Hence Foucault proceeds with caution with respect to Nietzsche, alluding to a possible re-appropriation instead of a direct acceptation of Nietzsche’s teaching. Foucault seems to hint at the desire to find tools in Nietzsche thinking that could move against the traditional way in which Nietzsche might be read or marshaled with respect to political aims. Indeed Foucault knew quite well of the potential danger in Nietzsche’s thinking with respect to revolutionary thought and, writ large, the overall goals of the left. Nietzsche himself admits something quite similar in his auto-biography: “I know my lot. One day my name will be connected with the memory of something tremendous—a crisis the earth has never seen […] I am not a man, I am dynamite.” (4)

It is doubtlessly Nietzsche’s polemic against ‘slave morality’ which stands as the most controversial and problematic bulwark to any sort of leftist or socialist appropriation of his thinking. Nietzsche retraces genealogically the concepts of ‘good’ and ‘bad’ back to their source in the advent of Christianity. Although not the sole slave revolt in history, Nietzsche declares that the emergence of Christianity marks a veritable inversion of the classical (as in Greek, Roman) hierarchy of values by which ‘good’ and ‘evil’ transform into their opposites in becoming ‘good’ and ‘bad’. Nietzsche locates two distinct senses of good, one which corresponds to ‘master morality’ (good/evil) and the other which designates ‘slave morality’ (good/bad). Moreover, the impetus that motivates such an overturning is of significance:

“The slave revolt in morality begins when ressentiment itself becomes creative and gives birth to values: the ressentiment of natures that are denied the true reaction that of deeds, and compensate themselves with an imaginary revenge. While every noble morality develops from a triumphant affirmation of itself, slave morality from the outset says No to what is ‘outside,’ what is ‘different,’ what is not itself[…]” (5)

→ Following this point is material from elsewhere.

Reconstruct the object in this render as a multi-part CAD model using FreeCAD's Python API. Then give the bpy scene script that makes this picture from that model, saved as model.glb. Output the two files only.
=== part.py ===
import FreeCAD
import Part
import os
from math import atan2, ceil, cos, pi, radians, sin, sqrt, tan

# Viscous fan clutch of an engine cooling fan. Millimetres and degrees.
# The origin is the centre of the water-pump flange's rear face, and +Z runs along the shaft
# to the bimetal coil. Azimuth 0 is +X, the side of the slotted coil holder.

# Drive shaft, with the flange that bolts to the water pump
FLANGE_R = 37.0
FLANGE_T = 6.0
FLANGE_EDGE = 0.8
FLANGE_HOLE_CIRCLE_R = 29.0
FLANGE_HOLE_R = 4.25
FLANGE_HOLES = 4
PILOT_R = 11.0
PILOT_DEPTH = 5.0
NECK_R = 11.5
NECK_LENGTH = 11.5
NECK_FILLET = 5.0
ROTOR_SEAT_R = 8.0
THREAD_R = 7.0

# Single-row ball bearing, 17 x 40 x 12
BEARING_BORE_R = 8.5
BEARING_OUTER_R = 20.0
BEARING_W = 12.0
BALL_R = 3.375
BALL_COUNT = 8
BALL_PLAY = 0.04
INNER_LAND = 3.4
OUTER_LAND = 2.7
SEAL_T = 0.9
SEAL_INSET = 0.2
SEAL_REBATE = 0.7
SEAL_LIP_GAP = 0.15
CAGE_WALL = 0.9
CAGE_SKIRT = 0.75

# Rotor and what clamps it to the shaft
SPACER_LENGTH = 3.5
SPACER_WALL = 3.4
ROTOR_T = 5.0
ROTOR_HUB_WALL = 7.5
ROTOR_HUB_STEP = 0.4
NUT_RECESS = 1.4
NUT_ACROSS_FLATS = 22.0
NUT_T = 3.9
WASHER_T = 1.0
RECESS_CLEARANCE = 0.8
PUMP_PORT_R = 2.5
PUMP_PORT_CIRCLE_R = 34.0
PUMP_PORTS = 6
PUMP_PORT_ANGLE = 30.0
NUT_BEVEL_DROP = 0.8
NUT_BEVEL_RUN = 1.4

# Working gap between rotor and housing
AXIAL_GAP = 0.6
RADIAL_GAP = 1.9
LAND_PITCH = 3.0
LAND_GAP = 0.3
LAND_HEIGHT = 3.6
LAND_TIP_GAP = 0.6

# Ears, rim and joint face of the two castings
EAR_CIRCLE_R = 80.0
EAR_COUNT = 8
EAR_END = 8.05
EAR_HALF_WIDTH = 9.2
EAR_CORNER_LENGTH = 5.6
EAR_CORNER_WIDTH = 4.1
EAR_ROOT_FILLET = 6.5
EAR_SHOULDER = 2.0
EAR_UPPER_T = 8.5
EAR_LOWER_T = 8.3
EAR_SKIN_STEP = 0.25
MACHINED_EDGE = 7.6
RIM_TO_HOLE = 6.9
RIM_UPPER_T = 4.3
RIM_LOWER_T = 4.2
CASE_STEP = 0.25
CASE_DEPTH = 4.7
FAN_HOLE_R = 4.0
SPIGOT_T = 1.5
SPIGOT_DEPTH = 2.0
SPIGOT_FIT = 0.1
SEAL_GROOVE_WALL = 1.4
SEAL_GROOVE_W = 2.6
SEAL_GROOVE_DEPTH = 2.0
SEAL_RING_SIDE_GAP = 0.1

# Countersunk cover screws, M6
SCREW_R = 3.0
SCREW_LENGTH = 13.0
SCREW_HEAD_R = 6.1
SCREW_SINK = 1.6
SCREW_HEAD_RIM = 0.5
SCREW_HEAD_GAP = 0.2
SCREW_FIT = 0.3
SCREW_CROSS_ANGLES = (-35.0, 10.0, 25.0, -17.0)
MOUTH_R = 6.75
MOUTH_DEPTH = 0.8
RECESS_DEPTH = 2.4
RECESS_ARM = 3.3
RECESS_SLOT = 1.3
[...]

The triumph of the slave rebellion in morality furnishes a new optic through which values and their various distributions become articulated: thus what was formally good, that is strong, noble, active, becomes bad, and correspondingly, what was formally evil, namely the base, weak, poor, sick and underprivileged, become good in the slavish or ‘Christian’ sense of the term. The force which drives this reconfiguration is, as Nietzsche claims, ressentiment, that is, a reactive and vengeful manifestation of a will that turns against life. Nietzsche reminds us that, on his account, this sickly will enacts this revaluation via a leveling of all hierarchies. Ressentiment abolishes difference insofar as it seeks to neutralize and equalize orders of rank in virtue of its own seizure of power. The slave paradoxically attains a superior position through the collapse of all differential structures of power.

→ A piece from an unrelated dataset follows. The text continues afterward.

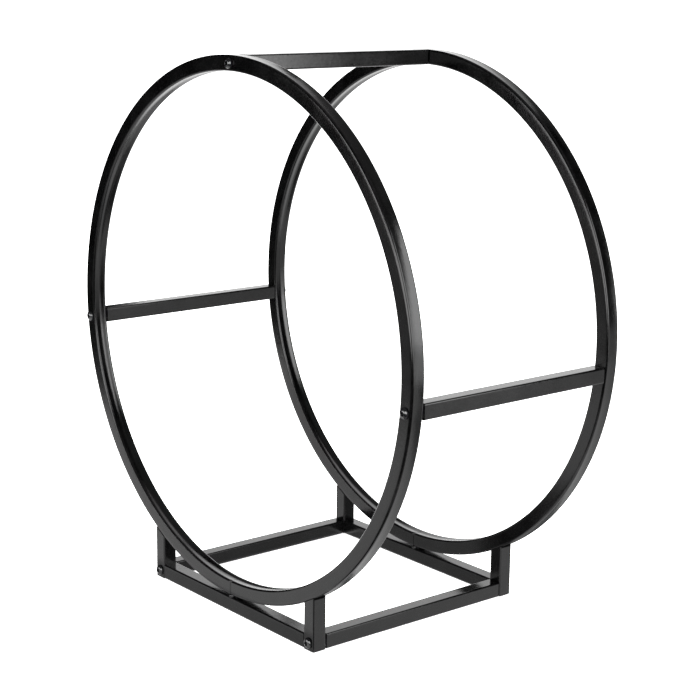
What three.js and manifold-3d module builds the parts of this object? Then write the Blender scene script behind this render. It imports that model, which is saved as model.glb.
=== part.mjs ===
// Firewood log rack: two identical welded end frames, held apart by five bolted cross bars.
// An end frame is a ring of square steel tube standing on a low base of the same tube.
// Millimetres, +Z up. X runs across the rings, Y from the front frame to the rear frame.
// The origin is on the floor, under the middle of the rack.
import * as THREE from "three";
import { mergeVertices } from "three/addons/utils/BufferGeometryUtils.js";
import Module from "manifold-3d";

// Overall sizes
const RING_DIAMETER = 700; // outside of a ring
const RACK_DEPTH = 340; // front face of the front frame to rear face of the rear frame
const BASE_WIDTH = 353; // outside of the left upright to outside of the right upright

// The tube that everything is cut from
const TUBE = 20; // side of the square
const TUBE_WALL = 1.5;
const TUBE_CORNER = 2; // outside corner radius

// How the pieces stand to each other
const RING_LIFT = 3; // from the top of the base bar to the underside of the ring
const SEAM_GAP = 0.6; // open seam where the two ends of a rolled ring meet
const SIDE_BAR_DROP = 32; // side bars below the ring's centre
const JOINT_GAP = 0.3; // between pieces that touch

// M8 button-head bolts and the threaded blocks in the bar ends
const BOLT_DIAMETER = 8;
const BOLT_LENGTH = 35; // under the head
const BOLT_POINT = 1; // chamfer at the tip
const HEAD_DIAMETER = 14;
const HEAD_HEIGHT = 4.4;
const HEAD_RIM = 0.9; // straight side of the head, below its dome
const SOCKET_ACROSS_FLATS = 5;
const SOCKET_DEPTH = 2.8;
const HOLE_CLEARANCE = 0.3; // bolt to bolt hole, on the radius
const THREAD_CLEARANCE = 0.3; // bolt to end block, on the radius
const END_BLOCK_LENGTH = 12;
const END_BLOCK_CHAMFER = 1;
const END_BLOCK_FIT = 0.3; // end block to the inside of the tube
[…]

This genealogically ascertained portrait of the history of Western morality leads Nietzsche, especially when referring to his own historical conjuncture, to statements and dispositions that are outright antithetical to the position of leftists or left-leaning philosophers of revolution. In the Twilight of the Idols, Nietzsche espouses:

“The Christian and the anarchist – both are decadents. But when Christians condemn, libel, and denigrate ‘the world,’ they are motivated by the same instinct that moves the socialist worker to condemn, libel and denigrate society: even the ‘Last Judgment’ is the sweet consolation of revenge – the revolution that the socialist worker is waiting for, only a bit further off…” (6)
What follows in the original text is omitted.